Project has potential to boost province’s economy, executive says after discussion with Shell officials

The provincial government views Shell’s project as critical in terms of the province’s economic development prospects.
The provincial government views Shell’s project as critical in terms of the province’s economic development prospects.
Image: REUTERS/ROGAN WARD

Amid growing protests and court actions against Shell’s seismic blasting survey off the ecologically sensitive Wild Coast, the Eastern Cape government has thrown its weight behind the project, saying it would economically benefit locals.

The provincial government views Shell’s project as critical in terms of the province’s economic development prospects.

Projects like this, the provincial government said, could see a potential shift from the Eastern Cape being a labour-sending province to one that created economic opportunities for its citizens.

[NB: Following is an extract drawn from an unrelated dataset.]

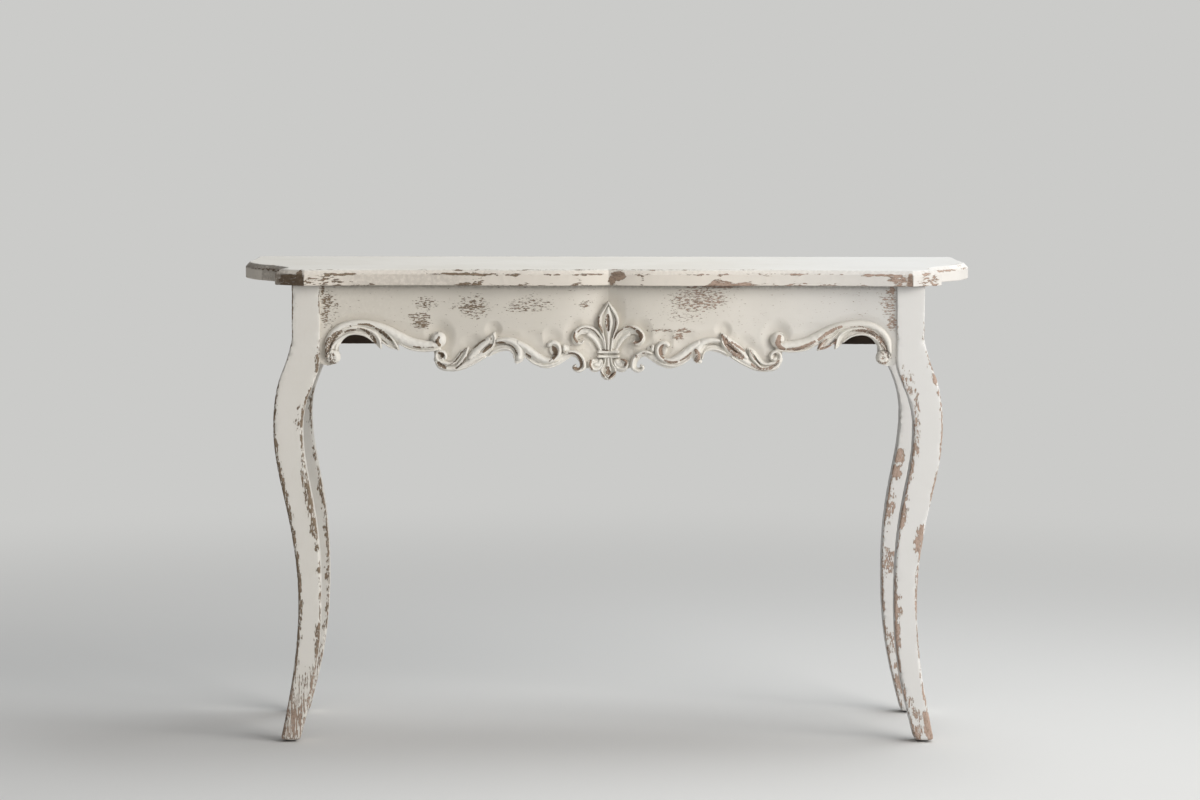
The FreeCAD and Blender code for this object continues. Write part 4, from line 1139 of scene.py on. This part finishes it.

These sentiments were expressed after top provincial politicians, including premier Oscar Mabuyane and his MECs, met Shell representatives virtually on Tuesday.

The Shell delegation was led by the company’s SA chair, Hloniphizwe Mtolo, accompanied by officials from the department of mineral resources and energy, as well as the Petroleum Agency of SA. 

The company committed itself to fully implementing all the necessary mitigation measures to ensure that it avoided a potential impact on the marine environment.

During the meeting with the executive, provincial government spokesperson Khuselwa Rantjie said the oil giant had also undertaken to work outside the sensitive environmental window period for migrating whales in SA.

While giving the green light to the project, which has attracted widespread condemnation from people across the country and beyond, the provincial executive called on Shell to strengthen social facilitation, and commit itself to stop at nothing to ensure that the environment, and the social rights of the people of the Eastern Cape, were protected.

Rantjie said Shell had briefed the executive on Tuesday on the seismic survey being done along the Wild Coast.

“The purpose of the survey according to Shell is to study the existence of commercially viable gas deposits below the sea.

“In the briefing, the company indicated that the study uses compressed air, to image layers of rocks below the sea floor to determine the potential presence of naturally occurring hydrocarbons, which is oil and gas.

“The provincial cabinet was reassured that an environmental study had been independently conducted in line with regulatory requirements, and a legal permit obtained to carry out the activity. 

“Shell committed to fully implement all the mitigation measures, to ensure that it avoids potential impact to the marine environment.

“It is also working outside of the sensitive environmental window period for migrating whales in SA,”  Rantjie said.

Shell also committed to taking the sceptical Eastern Cape community along with it during the survey.

Mtolo told the executive: “We would make ourselves available for requests for engagement with all interested parties in the province, as well as support community engagements.

“This will be in addition to providing regular updates on the survey.”

Earlier in December, Shell was free to proceed with its seismic survey after four environmental and human rights organisations lost a legal bid to interdict it from doing so.

In January, the groups will seek to review and set aside the original decision and subsequent renewal.

In the meantime, they had hoped to stop Shell, via that urgent interdict, from proceeding with its seismic survey until the review application could be considered.

However, that hope was dashed on December 3 when the interdict was denied.

In the wake of that judgment, another urgent interdict was launched by another group. 

Judgment in the matter, heard on Friday, was reserved. 

Mabuyane said their invitation to meet Shell had been aimed at providing an opportunity for the provincial government to better understand the seismic survey. 

“We will support development that carefully traverses the balance between the environment, sustainability, as well as governance issues,” he said.

“In summary, we are advocating for development that will take into consideration these issues, as well as the needs of the community.”